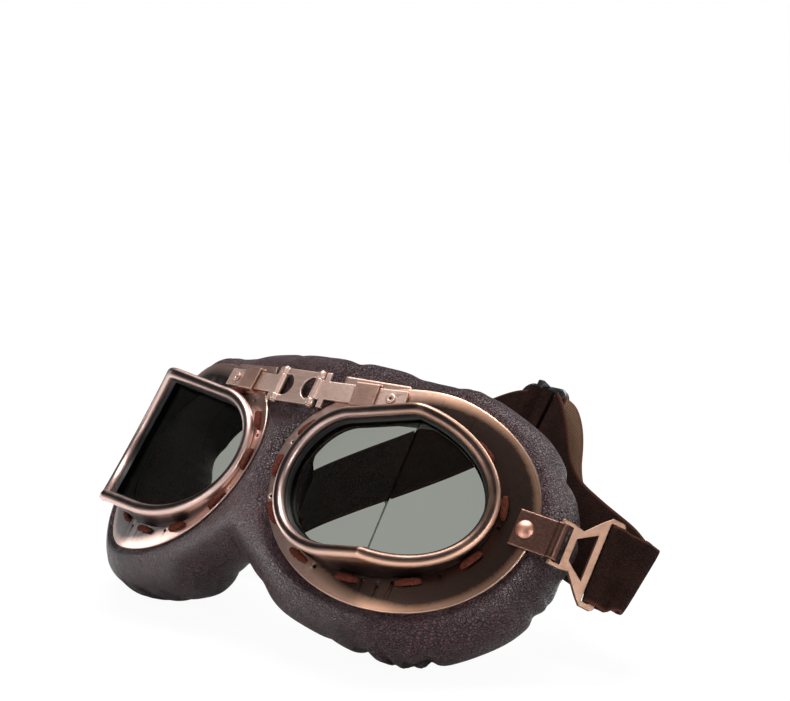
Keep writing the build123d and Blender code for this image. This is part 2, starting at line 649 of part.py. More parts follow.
def strap_run(shares, sheet, start=None):
    """Strap through its stations, with its run turned evenly at each."""
    points = [Vector(x * STRAP_SIDE, y * STRAP_BEHIND, z * STRAP_HIGH) for x, y, z, *_ in shares]
    if start is not None:
        points = [start] + points
        shares = [(0, 0, 0, 0, 0, 1)] + shares
    last = len(points) - 1
    sections = []
    for i, (point, share) in enumerate(zip(points, shares)):
        ahead = points[min(i + 1, last)] - point
        behind = point - points[max(i - 1, 0)]
        ahead = ahead.normalized() if i < last else behind.normalized()
        behind = behind.normalized() if i > 0 else ahead
        edge = Vector(*share[3:]).normalized()
        run = ahead + behind
        run = (run - edge * run.dot(edge)).normalized()
        sections.append(Plane(origin=point, x_dir=edge, z_dir=run) * Rectangle(STRAP_WIDTH, sheet))
    return loft(sections, ruled=True)


def adjuster_place():
    """Frame of the adjuster: X along the strap, Y to the back, Z across it."""
    x = OUTER_SHARES[-1][0] * STRAP_SIDE - ADJUSTER_GAP - ADJUSTER_LENGTH / 2
    y, z = ADJUSTER_SHARES
    return Pos(x, y * STRAP_BEHIND, z * STRAP_HIGH) * Rot(0, -ADJUSTER_SLOPE_DEG, 0)


def make_adjuster():
    """Slider: an open frame on the strap's outer face and a bar on its inner face, joined by posts."""
    side = (STRAP_SHEET + ADJUSTER_SHEET) / 2 + FIT
    rail = (ADJUSTER_HEIGHT - STRAP_WIDTH) / 2 - CLEAR
    frame = Box(ADJUSTER_LENGTH, ADJUSTER_SHEET, ADJUSTER_HEIGHT)
    frame = fillet(frame.edges().filter_by(Axis.Y), ADJUSTER_CORNER)
    window = Box(ADJUSTER_LENGTH - 2 * ADJUSTER_BAR, 2 * ADJUSTER_SHEET, ADJUSTER_HEIGHT - 2 * rail)
    frame -= fillet(window.edges().filter_by(Axis.Y), rail / 2)
    body = Pos(0, side, 0) * frame
    body += Pos(0, -side, 0) * Box(ADJUSTER_BAR, ADJUSTER_SHEET, ADJUSTER_HEIGHT)
    for up in (-1, 1):
        post = Box(ADJUSTER_BAR, 2 * side, rail)
        body += Pos(0, 0, up * (ADJUSTER_HEIGHT - rail) / 2) * post
    return adjuster_place() * body


def make_strap_loop():
    """Sewn end of the strap round the adjuster's middle bar."""
    side = (STRAP_SHEET + ADJUSTER_SHEET) / 2 + FIT
    inner = hypot(ADJUSTER_BAR, ADJUSTER_SHEET) / 2 + FIT
    flat = ADJUSTER_SHEET / 2 + FIT
    sleeve = Cylinder(inner + STRAP_SHEET, STRAP_WIDTH) - Cylinder(inner, 2 * STRAP_WIDTH)
    reach = 4 * inner
    keep = Pos(0, -reach / 2 + flat, 0) * Box(reach, reach, 2 * STRAP_WIDTH)
    tail = Pos(inner + STRAP_SHEET / 2 + ADJUSTER_SLOT / 2, -inner / 2, 0) * Box(
        ADJUSTER_SLOT, STRAP_SHEET, STRAP_WIDTH)
    return adjuster_place() * Pos(0, -side, 0) * ((sleeve & keep) + tail)


STRAP_EYE_RADIUS = hypot(RING_BAR / 2, RING_SHEET / 2) + FIT
STRAP_TAIL_END = RING_LENGTH - RING_BAR / 2 + STRAP_EYE_RADIUS + STRAP_SHEET / 2 + RING_BAR


def strap_end():
    """Loop of the strap round the ring's outer bar and its first stretch."""
    bar_x = RING_LENGTH - RING_BAR / 2
    inner = STRAP_EYE_RADIUS
    outer = inner + STRAP_SHEET
    sleeve = Cylinder(outer, STRAP_WIDTH) - Cylinder(inner, 2 * STRAP_WIDTH)
    tail = Pos(inner + (STRAP_SHEET + RING_BAR) / 2 - STRAP_SHEET / 4, 0, 0) * Box(
        RING_BAR + STRAP_SHEET / 2, 2 * STRAP_SHEET + FIT, STRAP_WIDTH)
    return ring_place() * Pos(bar_x, 0, 0) * (sleeve + tail)


def strap_fold():
    """Doubled strap from its end at the ring round the fold beside the cushion."""
    start = (ring_place() * Pos(STRAP_TAIL_END + CLEAR, 0, 0)).position
    return strap_run(FOLD_SHARES, 2 * STRAP_SHEET + FIT, start)


# Cushion

OUTLINE_SHARES = [(-0.12, 0.97), (0.24, 1.0), (0.43, 0.976), (0.58, 0.996), (0.71, 0.90), (0.82, 0.79),
                  (0.905, 0.58), (0.97, 0.33), (0.998, 0.07), (0.98, -0.24), (0.925, -0.54), (0.83, -0.75),
                  (0.715, -0.90), (0.58, -0.99), (0.43, -0.98), (0.275, -0.945), (0.165, -0.835),
                  (0.075, -0.70), (-0.12, -0.48)]
# Depth of each layer as a share of the cushion's depth, how far it is drawn in, and how deep its folds are
LAYER_SHARES = [(0.0, 1.0, 0.1), (0.12, 0.52, 0.25), (0.28, 0.16, 0.5), (0.5, 0.0, 0.8), (0.72, 0.14, 1.1),
                (0.88, 0.45, 1.6), (1.0, 1.0, 1.6)]


def cushion_place():
    """Frame of a cushion half: X out, Y to the back, square to the plate's mean direction."""
    return Pos(PLATE_BEND_X, PLATE_BEND_Y, 0) * Rot(0, 0, CUSHION_TURN_DEG)


def cushion_layer(depth, drawn_in, fold):
    """Closed outline of arcs at one depth: scalloped between fold valleys."""
    turn = radians(CUSHION_TURN_DEG)
    points = []
    for sx, sz in OUTLINE_SHARES:
        x = (sx * CUSHION_REACH - PLATE_BEND_X + CUSHION_WIDEST * sin(turn)) / cos(turn)
        z = sz * (CUSHION_TOP if sz > 0 else CUSHION_DROP)
        size = hypot(x, z)
        points.append((x * (1 - drawn_in / size), z * (1 - drawn_in / size)))
    arcs = []
    for a, b in zip(points, points[1:]):
        middle = ((a[0] + b[0]) / 2, (a[1] + b[1]) / 2)
        size = hypot(*middle)
        bulge = CUSHION_FOLD * (0.6 + fold)
        arcs.append(ThreePointArc(a, (middle[0] * (1 + bulge / size), middle[1] * (1 + bulge / size)), b))
    arcs.append(Line(points[-1], points[0]))
    return Plane(origin=(0, depth, 0), x_dir=(1, 0, 0), z_dir=(0, -1, 0)) * make_face(arcs)


def cushion_form(inset):
    """Crowned half cushion, solid, drawn in all over by inset."""
    layers = []
    for depth_share, edge_share, fold in LAYER_SHARES:
        depth = inset + depth_share * (CUSHION_DEPTH - 2 * inset)
        layers.append(cushion_layer(depth, edge_share * CUSHION_EDGE + inset, fold))
    front = cushion_layer(-CUSHION_DEPTH / 3, CUSHION_EDGE + inset, LAYER_SHARES[0][2])
    return cushion_place() * loft([front] + layers, ruled=True)


def eye_tunnel(grown):
    """Open space behind the lens, through the cushion."""
    face = egg((TUNNEL_X, RIM_MIDDLE_Z), TUNNEL_NOSE + grown, TUNNEL_TEMPLE + grown,
               TUNNEL_TOP + grown, TUNNEL_BOTTOM + grown)
    return cushion_place() * from_front(face)


def clip_room(grown):
    """Pocket in the cushion for the clip's back leaf, its eye and the rivet's tail."""
    depth = 2 * CLIP_SHEET + RIVET_DOME + grown
    width = 2 * CLIP_LENGTH + grown
    return clip_place() * Pos(CLIP_START - grown - CLEAR + width / 2, depth / 2, 0) * Box(
        width, depth, CLIP_HEIGHT + 2 * CLEAR + 2 * grown)


def outer_side(x):
    """Everything on the outer side of an upright plane."""
    reach = 4 * OVERRUN
    return Pos(x + reach / 2, 0, 0) * Box(reach, reach, reach)


def make_cushion(rim_hole):
    """Leather half with a hollow for its foam, and the foam."""
    cuts = between(-OVERRUN, PLATE_SHEET + CLEAR) + rim_hole
    whole = cushion_form(0.0) & outer_side(HINGE_X + CLEAR)
    whole = whole - eye_tunnel(0) - cuts - clip_room(0)
    hollow = cushion_form(LEATHER) & outer_side(HINGE_X + CLEAR + LEATHER)
    hollow = hollow - eye_tunnel(LEATHER) - between(-OVERRUN, PLATE_SHEET + CLEAR + LEATHER) - clip_room(LEATHER)
    return whole - hollow, hollow


def make_bridge_pad():
    """Leather wedge between the halves, crowned, narrow at the back so that they can fold."""
    front = PIN_Y + KNUCKLE_RADIUS + CLEAR
    back = plate_y(0) + BRIDGE_PAD_BACK
    half = HINGE_X - BRIDGE_PAD_GAP
    sections = []
    shares = [(-0.60, 0.72), (-0.45, 0.92), (0.2, 1.0), (0.85, 0.92), (0.97, 0.72)]
    for z_share, size in shares:
        z = z_share * CUSHION_TOP
        middle = (front + back) / 2
        f = middle - (middle - front) * size
        b = middle + (back - middle) * size
        crown = ThreePointArc((-half, f + BRIDGE_PAD_CROWN), (0, f), (half, f + BRIDGE_PAD_CROWN))
        sides = [Line((half, f + BRIDGE_PAD_CROWN), (BRIDGE_PAD_BACK_HALF, b)),
                 Line((BRIDGE_PAD_BACK_HALF, b), (-BRIDGE_PAD_BACK_HALF, b)),
                 Line((-BRIDGE_PAD_BACK_HALF, b), (-half, f + BRIDGE_PAD_CROWN))]
        sections.append(Pos(0, 0, z) * make_face([crown] + sides))
    return loft(sections, ruled=True)


# Assembly

def main():
    """Build every piece, lean the goggles back, stand them on the table and write the files."""
    worn = {}

    def both(name, shape):
        worn[name + "_right"] = shape
        if isinstance(shape, list):
            worn[name + "_right"] = Compound(shape)
            worn[name + "_left"] = Compound([mirror(one, about=Plane.YZ) for one in shape])
        else:
            worn[name + "_left"] = mirror(shape, about=Plane.YZ)

    plate_front = between(-OVERRUN, PLATE_SHEET)
    rim_through = seat(block(RIM_INSET, 0, OVERRUN / 2) + block(-FIT, 0, BEAD_DEPTH + FIT))
    both("frame_plate", make_plate(rim_through) - rivet_cut())
    both("rim", make_rim(plate_front))
    both("lens_gasket", make_gasket())
    front_lens, side_lens = make_lenses()
    both("front_lens", front_lens)
    both("side_lens", side_lens)
    both("lace", make_lace())
    both("nose_arm", make_arm())
    both("arm_eyelet", make_eyelet())
    both("arm_keeper", make_keeper())
    both("hinge_pin", make_pin())
    worn["bridge_link"] = make_link()
    both("temple_clip", make_clip())
    both("clip_rivet", make_rivet())
    both("strap_ring", make_ring())
    leather, foam = make_cushion(seat(block(RIM_INSET - CLEAR, 0, RIM_DEPTH + CLEAR)))
    both("cushion", leather)
    both("foam", foam)
    worn["cushion_bridge"] = make_bridge_pad()
    both("strap_end", strap_end())
    both("strap_fold", strap_fold())
    worn["strap_inner"] = strap_run(INNER_SHARES, STRAP_SHEET)
    worn["strap_outer"] = strap_run(OUTER_SHARES, STRAP_SHEET)
    worn["strap_rear"] = strap_run(REAR_SHARES, STRAP_SHEET)
    worn["strap_adjuster"] = make_adjuster()
    worn["strap_loop"] = make_strap_loop()

    for name, shape in worn.items():
        print(name, round(shape.volume, 1), len(shape.solids()))

    leaned = {name: Rot(-LEAN_DEG, 0, 0) * shape for name, shape in worn.items()}
    floor = min(leaned[name].bounding_box().min.Z for name in ("cushion_left", "cushion_right")) + FLOOR_CUT
    box = Compound(list(leaned.values())).bounding_box()
    stand = Pos(0, -(box.min.Y + box.max.Y) / 2, -floor)
    for label, spot in (("origin", (0, 0, 0)), ("nose hinge", (HINGE_X, PIN_Y, BRIDGE_Z)),
                        ("ring hinge", tuple(ring_place().position)), ("slider", tuple(adjuster_place().position))):
        point = stand * Rot(-LEAN_DEG, 0, 0) * Pos(*spot)
        print(label, [round(v, 3) for v in point.position])
    slab = Pos(0, 0, -OVERRUN) * Box(8 * OVERRUN, 8 * OVERRUN, 2 * OVERRUN)
    os.makedirs("parts", exist_ok=True)
    for name, shape in leaned.items():
        placed = stand * shape
        if name.startswith("cushion") or name == "strap_rear":
            placed = placed - slab
            print(name, "lowest", round(placed.bounding_box().min.Z, 3))
        export_step(placed, "parts/" + name + ".step")


main()
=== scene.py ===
import json

import bpy
import numpy as np
from mathutils import Matrix, Vector


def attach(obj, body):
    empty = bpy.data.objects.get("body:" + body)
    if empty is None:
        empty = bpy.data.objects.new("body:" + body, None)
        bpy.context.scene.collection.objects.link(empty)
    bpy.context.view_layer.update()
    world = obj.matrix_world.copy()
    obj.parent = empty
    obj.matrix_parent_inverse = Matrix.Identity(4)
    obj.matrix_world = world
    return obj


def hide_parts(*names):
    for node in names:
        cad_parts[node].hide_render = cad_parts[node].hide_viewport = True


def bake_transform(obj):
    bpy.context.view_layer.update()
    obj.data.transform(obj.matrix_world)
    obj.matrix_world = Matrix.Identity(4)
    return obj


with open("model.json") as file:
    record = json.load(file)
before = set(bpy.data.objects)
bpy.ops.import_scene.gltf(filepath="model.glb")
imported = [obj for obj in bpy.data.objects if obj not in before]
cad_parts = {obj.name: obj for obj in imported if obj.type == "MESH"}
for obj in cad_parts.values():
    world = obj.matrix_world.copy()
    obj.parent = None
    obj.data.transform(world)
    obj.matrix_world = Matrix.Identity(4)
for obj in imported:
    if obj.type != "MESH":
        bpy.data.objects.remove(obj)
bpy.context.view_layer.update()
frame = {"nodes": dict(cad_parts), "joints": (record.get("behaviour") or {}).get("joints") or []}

# Stance
# The goggles lie on the lower edge of their cushion, leaned back from the way they are worn.
# Shapes are worked out as worn, in millimetres: x to the right of the picture, y to the face, z up.
LEAN = np.radians(36.0)
NOSE_PIN = (8.4, 5.0, 27.9)
nose_joint = next(j for j in frame["joints"] if j["name"] == "eye_fold_right")


def leaned(points):
    """Turns worn points about X by the lean."""
    points = np.asarray(points, float)
    x, y, z = points[..., 0], points[..., 1], points[..., 2]
    return np.stack([x, y * np.cos(LEAN) + z * np.sin(LEAN), z * np.cos(LEAN) - y * np.sin(LEAN)], -1)


stand = np.array(nose_joint["pos_m"]) - leaned(NOSE_PIN) / 1000


def placed(points):
    """Worn millimetres to metres on the table."""
    return leaned(points) / 1000 + stand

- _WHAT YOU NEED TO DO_
Print exactly the run of lines that starts at the line with "print(label, [round(v, 3)" and ends at the line with "bpy.context.scene.collection.objects.link(empty)". Leave out every other line.

- _RIGHT ANSWER_
        print(label, [round(v, 3) for v in point.position])
    slab = Pos(0, 0, -OVERRUN) * Box(8 * OVERRUN, 8 * OVERRUN, 2 * OVERRUN)
    os.makedirs("parts", exist_ok=True)
    for name, shape in leaned.items():
        placed = stand * shape
        if name.startswith("cushion") or name == "strap_rear":
            placed = placed - slab
            print(name, "lowest", round(placed.bounding_box().min.Z, 3))
        export_step(placed, "parts/" + name + ".step")


main()
=== scene.py ===
import json

import bpy
import numpy as np
from mathutils import Matrix, Vector


def attach(obj, body):
    empty = bpy.data.objects.get("body:" + body)
    if empty is None:
        empty = bpy.data.objects.new("body:" + body, None)
        bpy.context.scene.collection.objects.link(empty)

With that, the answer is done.